— Как ты думаешь, Андрюша, — неожиданно спрашивала она, — почему Яков Гаврилович вдруг вздумал вчера тебе ассистировать? Он шутя говорил, что с тех пор, как однажды тебе помог, ему все время хотелось повторить этот опыт.
Андрей Ильич поражался, до чего нескладная женская логика. Чему тут удивляться? Почему не повторить то, что однажды показалось приятным? Вот и вчера у них так удачно прошла операция, что Яков Гаврилович не сдержался и сказал: «Придется еще раз вам ассистировать, я, кажется, вхожу во вкус».
Доверчивость мужа раздражала Елену Петровну, человек этот ничего в жизни не смыслит, ровным счетом ничего. Он поверит всему, что ему скажут.
В другой раз, не дожидаясь, когда ей возразят, она очередную новость начала с возражения:
— Ты будешь утверждать, что Яков Гаврилович и анестезией занялся из любви к памяти Александра Васильевича? Ведь дня не проходит, чтобы он не присутствовал на операции какого–нибудь ученика Крыжановского. Давно ли он утверждал, что не видит вреда в наркозе?
Вопросы эти утомляли Андрея Ильича, он выходил из себя и все еще отделывался молчанием. Настойчивость, с какой жена приписывала Студенцову сомнительные намерения, туманные намеки на какие–то расчеты, причиняли Сорокину огорчения. Ему начинало казаться, что она ищет случая их рассорить, и, встревоженный, спрашивал ее:
— Почему ты не скажешь мне правды, что у вас произошло? Он обидел тебя или ты решила уйти из института?
Могла ли она признаться, что делает это все ради него? Разве не так поступил бы всякий на ее месте? Тайна Студенцова может остаться при нем, ее она больше не интересует, но Андрей Ильич должен знать, что творится вокруг него, не сказать ему об этом, значит солгать, больше того — его обмануть.
Елена Петровна скоро убедилась, что труд ее напрасен, Андрей Ильич не видит того, чего видеть не хочет, и еще она поняла, что не должна ему мешать заблуждаться, так будет лучше для него. Пусть пребывает в счастливом неведении, себе она этого позволить не может. Она не ослабит усилий и начатое доведет до конца.

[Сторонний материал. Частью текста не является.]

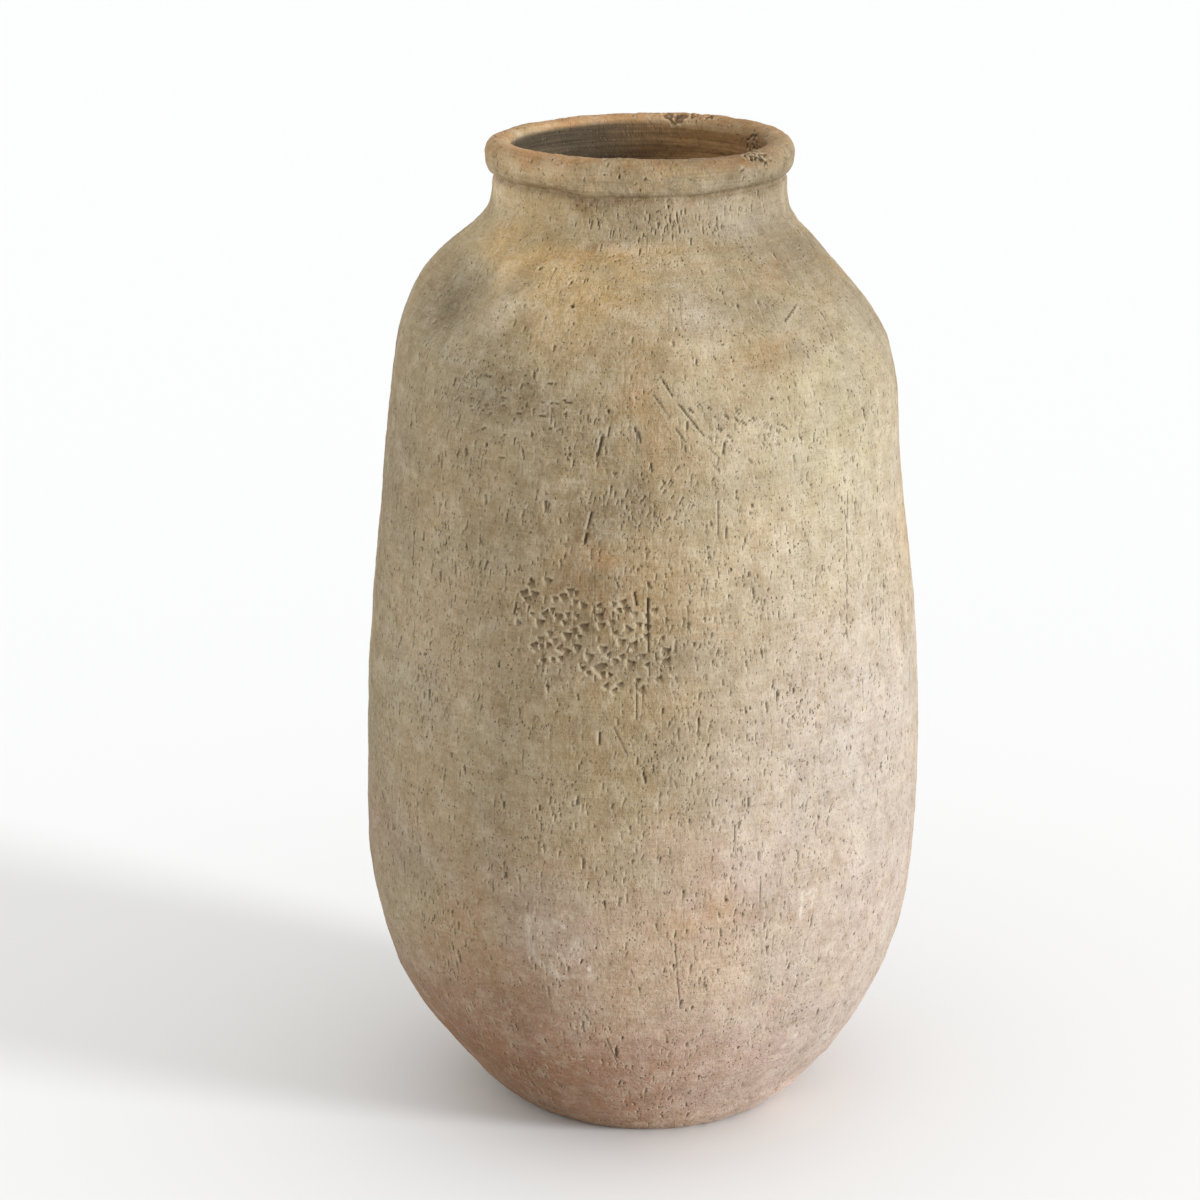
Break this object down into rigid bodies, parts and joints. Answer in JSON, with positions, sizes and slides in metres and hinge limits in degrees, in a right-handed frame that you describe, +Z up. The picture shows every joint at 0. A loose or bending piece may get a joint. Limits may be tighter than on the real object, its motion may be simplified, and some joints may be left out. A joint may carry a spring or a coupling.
{
  "type": "storage jar",
  "caption": "Tall handle-less terracotta storage jar with a barrel body, small flat foot, short neck and thick rolled lip around an open mouth.",
  "frame": {"origin": "centre of the flat underside of the foot, where the jar stands", "axes": "+Z up along the jar's centre line, -Y towards the front, +X to the front view's right"},
  "size_m": [0.4324, 0.4369, 0.7624],
  "materials": {
    "foot_clay": "unglazed coarse clay, dusty pink, pitted",
    "body_clay": "unglazed coarse clay, buff with olive stains, pitted by dragged grit",
    "neck_clay": "unglazed coarse clay, ochre and buff, worn on the lip"
  },
  "bodies": {
    "root": {"base_disc": "foot_clay", "foot_wall": "foot_clay", "lower_wall": "body_clay", "belly_wall": "body_clay", "upper_wall": "body_clay", "shoulder": "body_clay", "neck_collar": "neck_clay", "rim_coil": "neck_clay"}
  },
  "joints": []
}
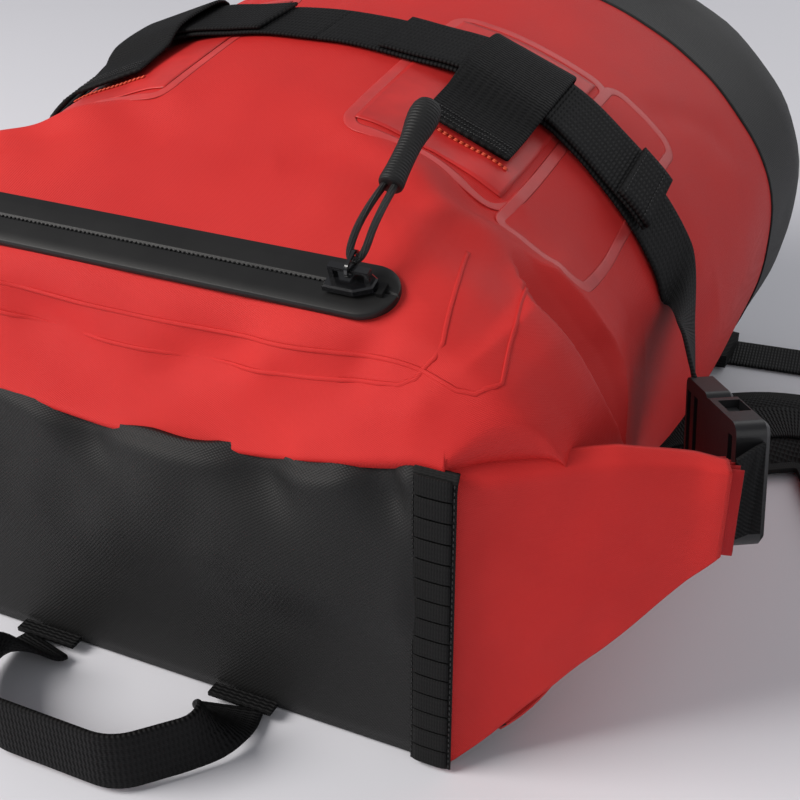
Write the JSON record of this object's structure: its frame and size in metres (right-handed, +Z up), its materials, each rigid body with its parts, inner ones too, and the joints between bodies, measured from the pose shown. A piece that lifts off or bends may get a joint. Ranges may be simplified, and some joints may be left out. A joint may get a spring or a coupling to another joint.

Пока Яков Гаврилович оставался таким, каким Елена Петровна его себе представляла, ничто не могло поколебать ее веры в него. Его дурные поступки уравновешивались хорошими, несправедливость — справедливостью, а в тех случаях, когда дурное явно брало верх, на выручку приходило убеждение, что с таланта много спрашивается, и много зато дозволено ему. Сейчас, когда в поведении Якова Гавриловича все смешалось н стало спорным, Елена Петровна заколебалась и начала чуждаться его.
Она быстро утешилась своей потерей, у нее появился другой руководитель, такой же умный и талантливый, преуспевающий в науках и неповторимый за операционным столом. Она поверила в него, как некогда в своего учителя — Студенцова, восхищалась его искусством и снисходила к ошибкам, которые исправно замечала. Этому увлечению Елены Петровны невольно содействовал Студенцов. Он слишком щедро восторгался Андреем Ильичом в присутствии жены и уверенно предсказывал ему блестящее будущее. Печальная история с экстрактом селезенки, изучение которого стоило Елене Петровне немалых трудов, — не была забыта, запомнилось, что препарат был превознесен Студенцовым и развенчан Андреем Ильичом.
Она не могла не заметить, с каким знанием дела и тактом Сорокин перестраивал научную жизнь института, как росло к нему уважение старых ученых, не говоря уже о молодежи, искренне полюбившей его. Еще одно обстоятельство возвысило Сорокина в ее глазах, и этому также способствовал Студенцов.
Случилось это вскоре после выздоровления Елены Петровны. Яков Гаврилович от имени своей жены пригласил супругов на обед. Хозяйка и гостья познакомились, быстро сдружились и заговорили о своих делах. Агния Борисовна, как всегда, была сдержанна и почти не говорила о себе, Елена Петровна мало расспрашивала, но об очень многом догадывалась. Занавешенные окна, полумрак, ковры, приглушающие звуки шагов, и простая темная одежда хозяйки — оказались красноречивей слов.
Агния Борисовна с интересом отнеслась к Андрею Ильичу, призналась, что муж так часто и хорошо о нем говорит, что она решила с ним познакомиться. Сорокин стал серьезно ее заверять, что сам он положительно ничем не интересен. Нет у него ни смелости, ни бесстрашия Якова Гавриловича, нет его прямоты и уверенности. Достоинства эти, увы, не приобретаются, с ними надо родиться.